Write out, exactly as given, every line from the one holding "addPart('spine', spineShape(), wood('#ce7d54', 0.55));" to the one holding "white studio table.", including both.

→ **Dataset excerpt**:
--------

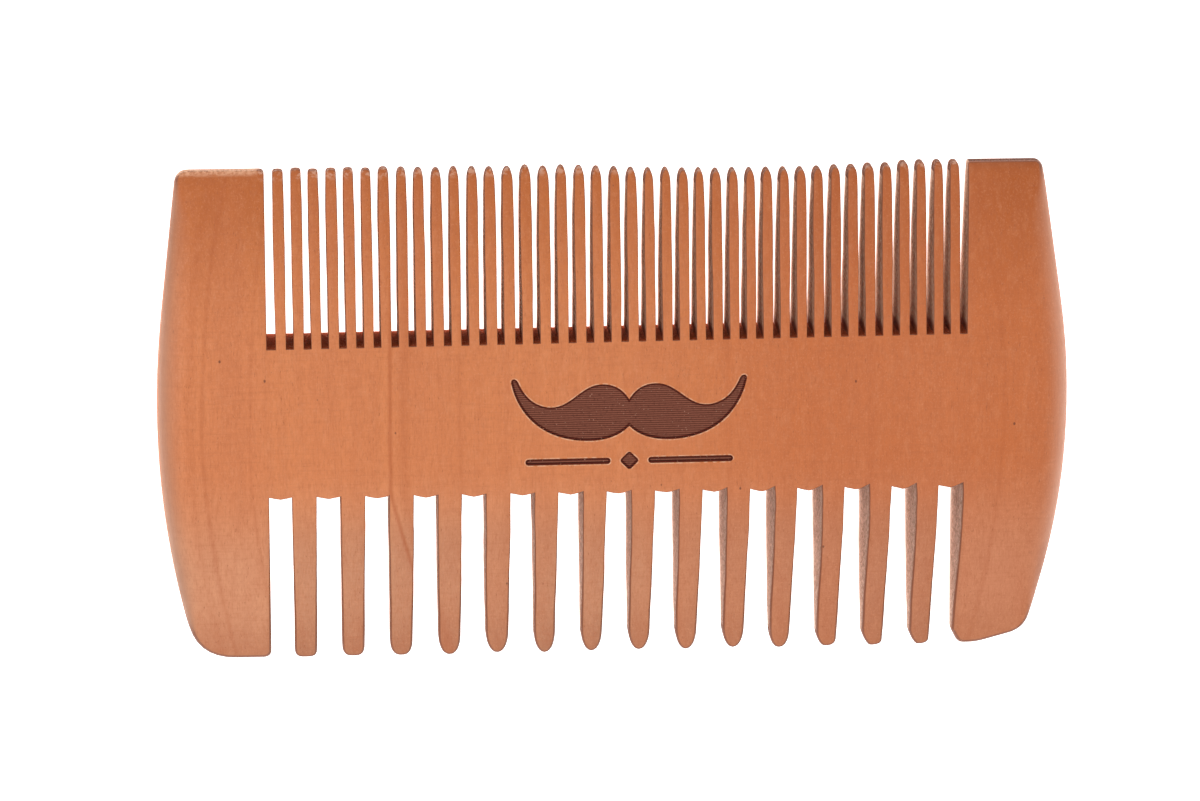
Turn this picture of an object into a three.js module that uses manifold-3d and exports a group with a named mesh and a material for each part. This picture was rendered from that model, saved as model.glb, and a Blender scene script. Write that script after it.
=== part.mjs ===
// A double-sided beard comb: fine teeth along one long edge, coarse teeth along the other.
//
// The real comb is sawn and sanded from a single board, with the grain running along the
// teeth.  Here that board is divided along flat planes into the spine, the two end guards
// and the teeth, so that every gap between two teeth is a gap between two solids.
//
// Frame, in millimetres: the comb lies on its back.  X runs along its length, +Y points to
// the fine teeth, +Z out of the front face.  The origin is on the back face, under the
// middle of the comb.

import * as THREE from 'three';
import { mergeVertices } from 'three/addons/utils/BufferGeometryUtils.js';
import Module from 'manifold-3d';

// ---- driving dimensions, mm ----------------------------------------------------------

const LENGTH = 100;               // across the bulging sides of the two guards
const WIDTH = 55.5;               // top left corner to bottom right corner
const THICKNESS = 8;              // of the spine

// The nearly level lines of the board: Y at the middle, and the rise for each mm to the right.
const TOP = { y: 27.5, slope: -0.0055 };
const FINE_ROOT = { y: 8.6, slope: 0.003 };
const COARSE_ROOT = { y: -8.3, slope: -0.0045 };
const BOTTOM = { y: -27.585, slope: -0.0042 };

// The nearly upright lines between the guards and the teeth: X at the top and at the bottom.
const LEFT_FIELD_END = { top: -37.8, bottom: -38.1 };
const RIGHT_FIELD_END = { top: 38.7, bottom: 37.65 };

// Each row is what is left between its slots.  The middles of the slots lie at
// middle + reach * k - drift * k^2 - stray * sin(pi k)^2, k running from -1 to 1: the pitch
// shrinks a little to the right, and the teeth halfway out stray to the left.  The tips sink
// by up to dip around X = DIP_X.
const FINE = {
  name: 'fine_tooth',
  count: 40,
  middle: 1.0,
  reach: 37.72,
  drift: 0.617,
  stray: 0.29,
  gap: 0.76,
  tipShrink: 0.04,
  nose: 1.1,
  dip: 0.65,
};
const COARSE = {
  name: 'coarse_tooth',
  count: 14,
  middle: 0.19,
  reach: 36.78,
  drift: 0.225,
  stray: 0,
  gap: 2.62,
  tipShrink: 0.14,
  nose: 1.3,
  dip: 0,
};
const DIP_X = 15;
const DIP_REACH = 18;

// The board's section across its width: flat in the middle, thinning towards each row.
// Between flatY and the tips the half thickness falls with t^bulge, t running from 0 to 1:
// in a straight line where bulge is 1, and on a full curve where it is more.  Over the last
// TIP_REACH it is drawn in further, at the edge by tipThin of itself.
const FINE_TAPER = { flatY: 5.5, tipHalf: 1.05, bulge: 1.0, tipThin: 0.5 };
const COARSE_TAPER = { flatY: -6.5, tipHalf: 0.85, bulge: 1.6, tipThin: 0 };
const TAPER_STEPS = 7;
const TIP_REACH = 3.5;

// The sides bulge on one wide arc, and run straight from STRAIGHT_Y to the top corners.
const LEFT_RADIUS = 98;
const RIGHT_RADIUS = 82;
const STRAIGHT_Y = 12;
const SIDE_STEPS = 12;
const EDGE_INSET = 0.9;           // the outer edges are rounded by this much in the face
const EDGE_DEPTH = 1.6;           // and by this much in the thickness
const EDGE_STEPS = 3;

const TOP_LEFT_CORNER = 1.9;      // corner radii of the outline
const TOP_RIGHT_CORNER = 1.5;
const LEFT_CORNER = 4.4;
const RIGHT_CORNER = 3.2;
const RIGHT_BEND = 10;
const RIGHT_BEND_X = 40.5;        // the lower edge of the right guard bends up from here
const RIGHT_CORNER_Y = -26.25;    // to this height at the corner
const GUARD_INNER_CORNER = 0.6;   // where a guard ends beside the outermost gaps

const SAW_MARGIN = 1;             // how far the dividing shapes stand past the board
const ARC_STEPS = 4;              // straight steps in each rounded corner or tooth nose

// ---- solids ---------------------------------------------------------------------------

const wasm = await Module();
wasm.setup();

function toSolid(geometry) {
  geometry.deleteAttribute('normal');
  geometry.deleteAttribute('uv');
  const merged = mergeVertices(geometry);
  return new wasm.Manifold(new wasm.Mesh({
    numProp: 3,
    vertProperties: Float32Array.from(merged.attributes.position.array),
    triVerts: Uint32Array.from(merged.index.array),
  }));
}

function toGeometry(solid) {
  const mesh = solid.getMesh();
  const geometry = new THREE.BufferGeometry();
  geometry.setAttribute('position', new THREE.BufferAttribute(mesh.vertProperties, 3));
  geometry.setIndex(new THREE.BufferAttribute(mesh.triVerts, 1));
  geometry.computeVertexNormals();
  return geometry;
}

// count + 1 evenly spaced values from first to last.
function steps(first, last, count) {
  return Array.from({ length: count + 1 }, (_, i) => first + (last - first) * i / count);
}

// A closed shape through corners [x, y, radius], each rounded with its own radius.
function roundedShape(corners) {
  const shape = new THREE.Shape();
  corners.forEach(([x, y, radius = 0], i) => {
    const here = new THREE.Vector2(x, y);
    const [fromX, fromY] = corners.at(i - 1);
    const [toX, toY] = corners[(i + 1) % corners.length];
    const back = new THREE.Vector2(fromX, fromY).sub(here).normalize();
    const ahead = new THREE.Vector2(toX, toY).sub(here).normalize();
    const reach = radius / Math.tan(Math.acos(back.dot(ahead)) / 2);
    const start = here.clone().addScaledVector(back, reach);
    const end = here.clone().addScaledVector(ahead, reach);
    if (i === 0) shape.moveTo(start.x, start.y);
    else shape.lineTo(start.x, start.y);
    if (radius > 0) shape.quadraticCurveTo(here.x, here.y, end.x, end.y);
  });
  return shape;
}

// ---- the board ------------------------------------------------------------------------

function halfThickness(y) {
  const taper = y > 0 ? FINE_TAPER : COARSE_TAPER;
  const span = WIDTH / 2 - Math.abs(taper.flatY);
  const t = Math.max(0, (Math.abs(y) - Math.abs(taper.flatY)) / span);
  const full = THICKNESS / 2 - (THICKNESS / 2 - taper.tipHalf) * t ** taper.bulge;
  const nearness = Math.max(0, 1 - (WIDTH / 2 - Math.abs(y)) / TIP_REACH);
  return full * (1 - taper.tipThin * nearness ** 2);
}

// The board's section in the YZ plane, swept along X.
function sectionSolid() {
  const stations = [COARSE_TAPER, FINE_TAPER].flatMap(({ flatY }) => {
    const edge = Math.sign(flatY) * WIDTH / 2;
    const nearTip = [0.7, 0.35].map((share) => edge - Math.sign(flatY) * share * TIP_REACH);
    return [...steps(flatY, edge, TAPER_STEPS), ...nearTip];
  });
  stations.sort((a, b) => a - b);
  const back = stations.map((y) => new THREE.Vector2(y, THICKNESS / 2 - halfThickness(y)));
  const front = stations.map((y) => new THREE.Vector2(y, THICKNESS / 2 + halfThickness(y)));
  const section = new THREE.Shape([...back, ...front.reverse()]);
  const length = LENGTH + 2 * SAW_MARGIN;
  const geometry = new THREE.ExtrudeGeometry(section, { depth: length, bevelEnabled: false });
  geometry.translate(0, 0, -length / 2);
  geometry.applyMatrix4(new THREE.Matrix4().makeBasis(
    new THREE.Vector3(0, 1, 0),
    new THREE.Vector3(0, 0, 1),
    new THREE.Vector3(1, 0, 0),
  ));
  return toSolid(geometry);
}

// How far a side of the given radius stands out from the middle at y.
function sideX(y, radius) {
  const straight = Math.min(y, STRAIGHT_Y);
  const slope = STRAIGHT_Y / radius;
  return LENGTH / 2 - straight ** 2 / (2 * radius) - (y - straight) * slope;
}

function lineY(line, x) {
  return line.y + line.slope * x;
}

// The outline in the XY plane, with its front and back edges rounded.
function outlineSolid() {
  const heights = steps(-WIDTH / 2, WIDTH / 2, SIDE_STEPS).slice(1, -1);
  const left = (y) => -sideX(y, LEFT_RADIUS);
  const right = (y) => sideX(y, RIGHT_RADIUS);
  const onLine = (line, x, radius) => [x, lineY(line, x), radius];
  const outline = roundedShape([
    onLine(BOTTOM, left(BOTTOM.y), LEFT_CORNER),
    onLine(BOTTOM, RIGHT_BEND_X, RIGHT_BEND),
    [right(RIGHT_CORNER_Y), RIGHT_CORNER_Y, RIGHT_CORNER],
    ...heights.map((y) => [right(y), y]),
    onLine(TOP, right(TOP.y), TOP_RIGHT_CORNER),
    onLine(TOP, left(TOP.y), TOP_LEFT_CORNER),
    ...heights.toReversed().map((y) => [left(y), y]),
  ]);
  const geometry = new THREE.ExtrudeGeometry(outline, {
    depth: THICKNESS - 2 * EDGE_DEPTH,
    curveSegments: ARC_STEPS,
    bevelThickness: EDGE_DEPTH,
    bevelSize: EDGE_INSET,
    bevelOffset: -EDGE_INSET,
    bevelSegments: EDGE_STEPS,
  });
  geometry.translate(0, 0, EDGE_DEPTH);
  return toSolid(geometry);
}

const board = outlineSolid().intersect(sectionSolid());

// The part of the board that lies inside a shape drawn in the XY plane.
function cutFromBoard(shape) {
  const depth = THICKNESS + 2 * SAW_MARGIN;
  const geometry = new THREE.ExtrudeGeometry(shape, {
    depth,
    bevelEnabled: false,
    curveSegments: ARC_STEPS,
  });
  geometry.translate(0, 0, -SAW_MARGIN);
  return toGeometry(board.intersect(toSolid(geometry)));
}

// ---- plan shapes of the sub-parts -----------------------------------------------------

// The point on a field end, level with line.
function fieldCorner(end, line) {
  const share = (line.y + WIDTH / 2) / WIDTH;
  const x = end.bottom + (end.top - end.bottom) * share;
  return [x, lineY(line, x)];
}

function spineShape() {
  return roundedShape([
    fieldCorner(LEFT_FIELD_END, COARSE_ROOT),
    fieldCorner(RIGHT_FIELD_END, COARSE_ROOT),
    fieldCorner(RIGHT_FIELD_END, FINE_ROOT),
    fieldCorner(LEFT_FIELD_END, FINE_ROOT),
  ]);
}

// side is 1 for the right guard and -1 for the left one.
function guardShape(side) {
  const end = side > 0 ? RIGHT_FIELD_END : LEFT_FIELD_END;
  const outer = side * (LENGTH / 2 + SAW_MARGIN);
  const corners = [
    [...fieldCorner(end, BOTTOM), GUARD_INNER_CORNER],
    [outer, lineY(BOTTOM, outer)],
    [outer, lineY(TOP, outer)],
    [...fieldCorner(end, TOP), GUARD_INNER_CORNER],
  ];
  return roundedShape(side > 0 ? corners : corners.reverse());
}

// The middle of slot number i, counted from 0 at the left.
function slotX(row, i) {
  const k = 2 * i / row.count - 1;
  const stray = row.stray * Math.sin(Math.PI * k) ** 2;
  return row.middle + row.reach * k - row.drift * k ** 2 - stray;
}

// A tooth between slots i and i + 1.  It stands on the line root and ends at the line tip.
function toothShape(row, i, root, tip) {
  const direction = Math.sign(root.y);
  const left = slotX(row, i) + row.gap / 2;
  const right = slotX(row, i + 1) - row.gap / 2;
  const x = (left + right) / 2;
  const shoulderHalf = (right - left - row.tipShrink) / 2;
  const dip = row.dip * Math.max(0, 1 - ((x - DIP_X) / DIP_REACH) ** 2);
  const shoulderY = lineY(tip, x) - direction * (row.nose + dip);
  const [from, to] = direction > 0 ? [left, right] : [right, left];
  const shape = new THREE.Shape();
  shape.moveTo(from, lineY(root, from));
  shape.lineTo(to, lineY(root, to));
  shape.lineTo(x + direction * shoulderHalf, shoulderY);
  const turn = direction > 0 ? 0 : Math.PI;
  shape.absellipse(x, shoulderY, shoulderHalf, row.nose, turn, turn + Math.PI);
  return shape;
}

// ---- the comb -------------------------------------------------------------------------

function wood(color, roughness) {
  return new THREE.MeshStandardMaterial({ color, roughness, metalness: 0 });
}

const comb = new THREE.Group();

function addPart(name, shape, material) {
  const mesh = new THREE.Mesh(cutFromBoard(shape), material);
  mesh.name = name;
  comb.add(mesh);
}

function addRow(row, root, tip, makeMaterial) {
  for (let i = 0; i < row.count; i += 1) {
    const label = String(i + 1).padStart(2, '0');
    addPart(`${row.name}_${label}`, toothShape(row, i, root, tip), makeMaterial());
  }
}

addPart('spine', spineShape(), wood('#ce7d54', 0.55));
addPart('guard_left', guardShape(-1), wood('#d08456', 0.55));
addPart('guard_right', guardShape(1), wood('#c77a50', 0.55));
addRow(FINE, FINE_ROOT, TOP, () => wood('#c57549', 0.6));
addRow(COARSE, COARSE_ROOT, BOTTOM, () => wood('#c87f60', 0.6));

export default comb;
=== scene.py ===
"""A double-sided wooden beard comb, lying on its back on a white studio table.

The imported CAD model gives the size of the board, the place of every tooth and the floors of
the slots.  This script builds the board again as one continuous, finely rounded mesh with a
shallow engraved moustache, and gives it its wood, its sawn slot walls and its scorched
slot floors.  All lengths are millimetres until a mesh, light or camera is made.
"""

import math
import random

import bpy
import numpy as np
from mathutils import Matrix, Vector, noise
from mathutils.geometry import delaunay_2d_cdt, interpolate_bezier


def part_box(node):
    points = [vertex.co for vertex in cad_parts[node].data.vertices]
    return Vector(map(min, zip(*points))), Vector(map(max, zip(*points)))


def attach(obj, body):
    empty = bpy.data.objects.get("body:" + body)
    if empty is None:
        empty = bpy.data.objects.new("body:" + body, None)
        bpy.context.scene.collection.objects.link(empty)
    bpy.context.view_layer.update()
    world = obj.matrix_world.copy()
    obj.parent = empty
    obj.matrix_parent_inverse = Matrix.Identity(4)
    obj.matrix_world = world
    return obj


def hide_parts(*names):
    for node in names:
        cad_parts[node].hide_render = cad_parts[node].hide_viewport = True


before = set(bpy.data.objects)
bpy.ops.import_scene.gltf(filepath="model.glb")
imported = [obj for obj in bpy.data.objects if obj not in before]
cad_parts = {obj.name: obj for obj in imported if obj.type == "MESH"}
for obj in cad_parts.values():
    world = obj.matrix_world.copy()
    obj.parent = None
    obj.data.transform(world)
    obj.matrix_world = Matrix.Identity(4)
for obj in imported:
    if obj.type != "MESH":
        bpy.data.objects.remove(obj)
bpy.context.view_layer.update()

MM = 0.001

# ---- sizes taken from the frame ---------------------------------------------------------


def box_mm(node):
    low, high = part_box(node)
    return low / MM, high / MM


def row_boxes(prefix):
    """Boxes of a row's teeth, from left to right."""
    names = sorted(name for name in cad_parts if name.startswith(prefix))
    return [box_mm(name) for name in names]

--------

→ **Solution to this task**:
addPart('spine', spineShape(), wood('#ce7d54', 0.55));
addPart('guard_left', guardShape(-1), wood('#d08456', 0.55));
addPart('guard_right', guardShape(1), wood('#c77a50', 0.55));
addRow(FINE, FINE_ROOT, TOP, () => wood('#c57549', 0.6));
addRow(COARSE, COARSE_ROOT, BOTTOM, () => wood('#c87f60', 0.6));

export default comb;
=== scene.py ===
"""A double-sided wooden beard comb, lying on its back on a white studio table.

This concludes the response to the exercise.